Wed Jun 12 02:20 PM -- 02:25 PM (PDT) @ Hall A

Recent advances in neural architecture search (NAS) demand tremendous computational resources. This makes it difficult to reproduce experiments and imposes a barrier to entry to researchers without access to large scale computation. We aim to ameliorate these problems by introducing NAS-Bench-101, the first public architecture dataset for NAS research. To build it, we carefully constructed a compact---yet expressive---search space, exploiting graph isomorphisms to identify 423K unique architectures. Utilizing machine-years of computation, we trained them all with public code, and compiled the results into a large table. This allows researchers to evaluate the quality of a proposed model in milliseconds using various precomputed metrics. NAS-Bench-101 presents a unique opportunity to study the entire NAS loss landscape from a data-driven perspective, which we illustrate with our analysis.
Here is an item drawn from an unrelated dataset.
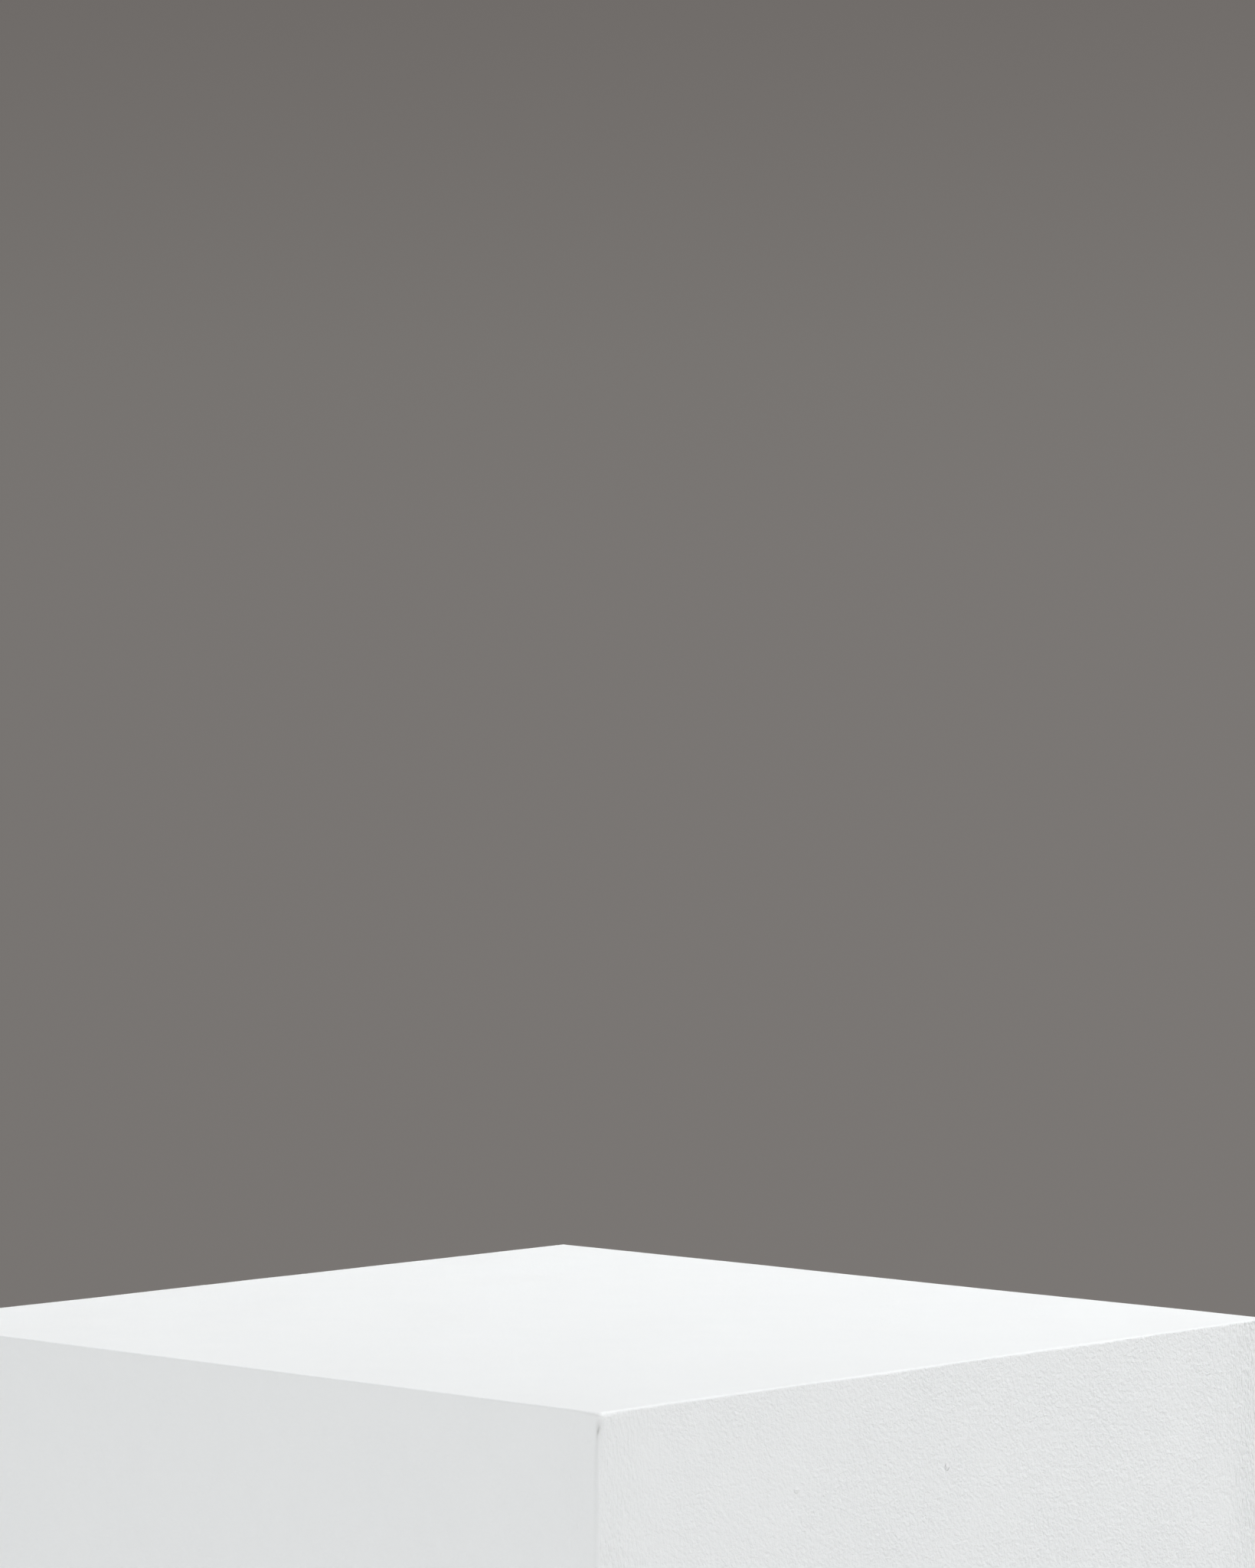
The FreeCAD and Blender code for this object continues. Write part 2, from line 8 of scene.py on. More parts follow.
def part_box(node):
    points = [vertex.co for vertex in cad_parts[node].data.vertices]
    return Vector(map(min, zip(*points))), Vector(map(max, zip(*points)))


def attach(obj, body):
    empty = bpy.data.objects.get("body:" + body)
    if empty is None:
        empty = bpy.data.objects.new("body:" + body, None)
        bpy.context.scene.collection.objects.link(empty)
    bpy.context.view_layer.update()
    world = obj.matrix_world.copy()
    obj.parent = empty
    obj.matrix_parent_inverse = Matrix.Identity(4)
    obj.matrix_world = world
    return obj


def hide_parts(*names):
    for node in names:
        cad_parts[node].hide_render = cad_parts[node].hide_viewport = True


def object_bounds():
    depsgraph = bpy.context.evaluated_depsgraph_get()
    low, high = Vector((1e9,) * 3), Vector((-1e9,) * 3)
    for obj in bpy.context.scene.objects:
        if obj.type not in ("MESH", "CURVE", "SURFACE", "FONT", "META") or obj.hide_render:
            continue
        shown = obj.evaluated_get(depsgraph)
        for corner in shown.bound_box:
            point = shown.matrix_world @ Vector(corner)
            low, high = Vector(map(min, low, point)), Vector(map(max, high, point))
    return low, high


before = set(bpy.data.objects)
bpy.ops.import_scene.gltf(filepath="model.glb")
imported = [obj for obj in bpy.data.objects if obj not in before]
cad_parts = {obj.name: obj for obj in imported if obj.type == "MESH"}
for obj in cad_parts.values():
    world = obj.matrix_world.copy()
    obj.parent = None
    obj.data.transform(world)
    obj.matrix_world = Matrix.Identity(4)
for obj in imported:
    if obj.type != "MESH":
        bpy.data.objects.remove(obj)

We also demonstrate the dataset's application to benchmarking by comparing a range of popular architecture optimization algorithms on it.

Author Information

Chris Ying (Ambient.ai)
Aaron Klein (University of Freiburg)
Eric Christiansen (Google)
Esteban Real (Google Inc.)
Kevin Murphy (Google Brain)
Frank Hutter (University of Freiburg and Bosch Center for Artificial Intelligence)
Frank Hutter

Frank Hutter is a Full Professor for Machine Learning at the Computer Science Department of the University of Freiburg (Germany), where he has been a faculty member since 2013. Before that, he was at the University of British Columbia (UBC) for eight years, for his PhD and postdoc. Frank's main research interests lie in machine learning, artificial intelligence and automated algorithm design. For his 2009 PhD thesis on algorithm configuration, he received the CAIAC doctoral dissertation award for the best thesis in AI in Canada that year, and with his coauthors, he received several best paper awards and prizes in international competitions on automated machine learning, SAT solving, and AI planning. Since 2016 he holds an ERC Starting Grant for a project on automating deep learning based on Bayesian optimization, Bayesian neural networks, and deep reinforcement learning.